A tracking system waits. A sourcing system goes looking.
ATS that only tracks
- Stores applicants who apply
- Manual keyword filters
- Past candidates go cold
- Recruiter runs every search
ATS that sources
- Resurfaces silver medalists automatically
- AI ranks against the job brief
- Enriches stale profiles with fresh data
- Suggests matches before you search
Here is the number that should bother every hiring team. LinkedIn has reported for years that roughly 70 percent of the global workforce is made up of passive candidates who are not actively applying, based on its Talent Solutions research. If your ATS only handles the 30 percent who click apply, you are ignoring most of the market by design.
Sourcing is also where recruiters lose the most hours. It is the slow, manual grind of boolean strings, tab-hopping, and copy-pasting profiles into a spreadsheet. Automating even part of it changes the math on how many roles one recruiter can carry.

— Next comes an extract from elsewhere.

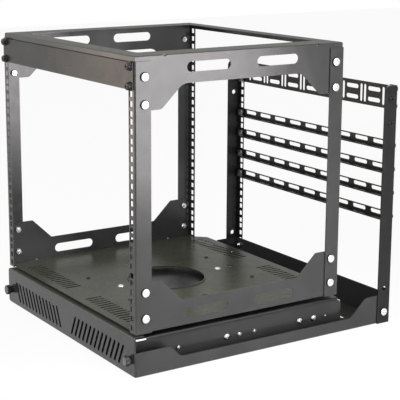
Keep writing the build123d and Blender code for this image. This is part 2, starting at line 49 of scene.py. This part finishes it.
# Places and sizes in metres, read from the frame where it holds them
def low(node):
    """The lowest corner of a node's box at rest."""
    return np.array(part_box(node)[0])


def high(node):
    """The highest corner of a node's box at rest."""
    return np.array(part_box(node)[1])


unit = 44.45 * MM
hole_rise = 15.875 * MM
hole_x = 232.5 * MM

front_y = low("post_front_right")[1]
back_y = high("post_rear_right")[1]
turn_y = (front_y + back_y) / 2
cage_x = high("post_front_right")[0]
cage_z = low("post_front_right")[2]
post_top_z = high("post_front_right")[2]
rail_sheet = 1.5 * MM
rail_inside_x = high("bottom_rail_right")[0] - rail_sheet
floor_sheet = 1.5 * MM
floor_top_z = low("floor_plate")[2] + floor_sheet

cable_x = high("cable_post_right")[0]
cable_front_y = low("cable_post_right")[1]
cable_back_y = high("cable_post_right")[1]
cable_top_z = high("cable_post_right")[2]
pan_back_y = high("base_pan")[1]
base_sheet = 2 * MM
bracket_sheet = 2 * MM
bracket_face_x = low("slide_bracket_right")[0] + bracket_sheet

frame_bolt_inset = 18 * MM
frame_bolt_above_foot = 25.3 * MM
frame_bolt_below_top = 24.6 * MM
frame_bolt_rows = (front_y + frame_bolt_inset, back_y - frame_bolt_inset)
frame_bolt_levels = (
    cage_z + frame_bolt_above_foot,
    cage_z + frame_bolt_above_foot + unit,
    post_top_z - frame_bolt_below_top - unit,
    post_top_z - frame_bolt_below_top,
)

cable_back_bolt_x = 231 * MM
cable_back_bolt_z = 40 * MM
cable_wall_bolt_inset = 15.5 * MM
cable_wall_bolt_z = 22 * MM
side_hole_below_top = 24.1 * MM


# Surfaces
def circle(count):
    """Unit circle: (cos a, sin a) for evenly spaced angles a."""
    a = np.linspace(0, 2 * np.pi, count, endpoint=False)
    return np.stack((np.cos(a), np.sin(a)), axis=1)


def soft_square(count, power=8):
    """Unit square with round corners: each point of the circle is scaled so
    that |x|^power + |y|^power is 1."""
    ring = circle(count)
    return ring / ((np.abs(ring) ** power).sum(axis=1) ** (1 / power))[:, None]


def knurled(count, ridges, depth):
    """Unit circle with ridges: radius 1 + depth * cos(ridges * a)."""
    a = np.arange(count) * 2 * np.pi / count
    return circle(count) * (1 + depth * np.cos(ridges * a))[:, None]


def carried(outline, profile, places, out, up=Z):
    """A profile carried round an outline, once at each place: the point of
    row i and column j is place + radius_i * outline_j + height_i * out, with
    the outline lying across the direction out. The profile is in millimetres."""
    across = np.cross(up, out)
    profile = np.asarray(profile, float) * MM
    flat = outline[:, :1] * across + outline[:, 1:] * np.cross(out, across)
    one = profile[:, 0, None, None] * flat + profile[:, 1, None, None] * out
    return np.asarray(places, float)[:, None, None, :] + one


def rounded_strip(middle, along, across, out):
    """A flat strip with round ends: rings of a soft square of power 8, scaled
    by a half length and a half width and moved from back to front along out.
    The three directions carry their sizes in millimetres."""
    ring = soft_square(32)
    rows = np.array([(0, -1), (1, -1), (1, 0.6), (0.97, 1), (0, 1)])
    flat = ring[:, :1] * along + ring[:, 1:] * across
    one = (rows[:, 0, None, None] * flat + rows[:, 1, None, None] * out) * MM
    return (np.asarray(middle, float) + one)[None]


def scaled(profile, wide, tall=1.0):
    """The profile with its radii and its heights multiplied."""
    return np.asarray(profile) * (wide, tall)


dome_radii = (3.6, 3, 2.5, 2, 1.5, 1.1, 0.8, 0.4, 0)


def domed(rim, height, bulge=0.02):
    """A screw head's profile: its rim, then a dome of height - bulge * r^2,
    whose rows lie close enough together for a cross recess."""
    return rim + [(r, height - bulge * r * r) for r in dome_radii if r < rim[-1][0]]


cross_reach, cross_width, cross_depth = 3.1, 0.75, 1.6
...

That is the whole pitch behind an ATS that sources, and it is why this category has grown well beyond the classic tracking tools.
This guide breaks down what sourcing automation actually means, what to look for before you buy, and how seven platforms compare. If you want the wider tool market first, our roundup of best sourcing tools for recruiters and our guide to sourcing passive candidates pair well with this one.
The definition
What automating candidate sourcing actually means
The phrase gets thrown around loosely, so let me be specific. A tool automates sourcing when it reduces the manual searching a recruiter has to do to build a qualified shortlist. That splits into four distinct jobs, and most vendors are strong at some and weak at others.
The first job is rediscovery: pulling people out of your own database who match a fresh role. The second is enrichment: taking a two-line profile from 2023 and refreshing it with the person's current title and a working email. The third is ranking: scoring every match against the job so the shortlist orders itself. The fourth is outreach: sending the first message and the follow-ups without a recruiter babysitting the sequence.
Notice what is not on that list. A keyword filter is not automation. Neither is a saved search. Those are conveniences. Real sourcing automation makes a decision about who to surface, and that is where the AI in an AI-enabled ATS earns its place.
The four layers
The layers most buyers skip past
When you demo a platform, walk it through each of these four layers and ask to see it work on a live role. Vendors love to show a slick search bar and stop there. The value sits in the layers behind it.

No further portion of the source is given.